Besides flaunting big words, it remains to be seen what the opposition really can achieve on November 17 and whether those who support them shall "come to reaffirm the victory" on that day or whether they shall, as in numerous previous occasions, prefer to go fishing. It is an enigma as for whom the radicals shall vote in the electoral units in which they do not have their own candidates in the second round. All of these factors shall determine whether the political map of Belgrade and Serbia shall be seriously altered on November 17 or whether at the end of the day all that shall remain is a copy of the map as drawn on the federal level.

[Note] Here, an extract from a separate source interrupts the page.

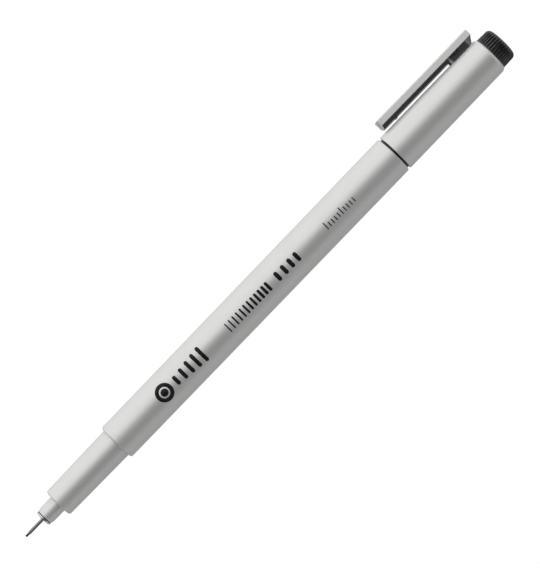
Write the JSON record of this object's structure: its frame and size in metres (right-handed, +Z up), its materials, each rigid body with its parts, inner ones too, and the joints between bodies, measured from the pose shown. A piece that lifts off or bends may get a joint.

For now the only thing that is certain is that the left coalition shall in the first week following the elections celebrate their victory by using "drunken superlatives" on the righteousness of their own policies. In the second week, prior to the second round of the local elections, they shall step up and try to complete the business in the municipalities throughout Serbia on the same wave. As far as the opposition is concerned, since last Monday they have been announcing the beginning of the "decisive battle" for Belgrade and many large cities in Serbia. After they had "applied make-up on their black rings" following the defeat on the federal elections, that battle could really be entered into. It appears that the Democratic Party has picked itself up first of all. The president of this party Dr. Zoran Djindjic has announced earlier how he would like to be the first opposition mayor of Belgrade. For such a goal, a number of missing pieces have yet to be put together: that Djindjic becomes a city hall delegate (almost a certainty), that the opposition holds the majority in city hall (rather uncertain) and finally, that his coalition partners accept Djindjic's candidature (also rather uncertain). In any case, Mr. Aleksandar Zet remains seated in Djindjic's election headquarters, who is rumored to have been a marketing team member of the former Paris mayor and present French president Jacques Chirac.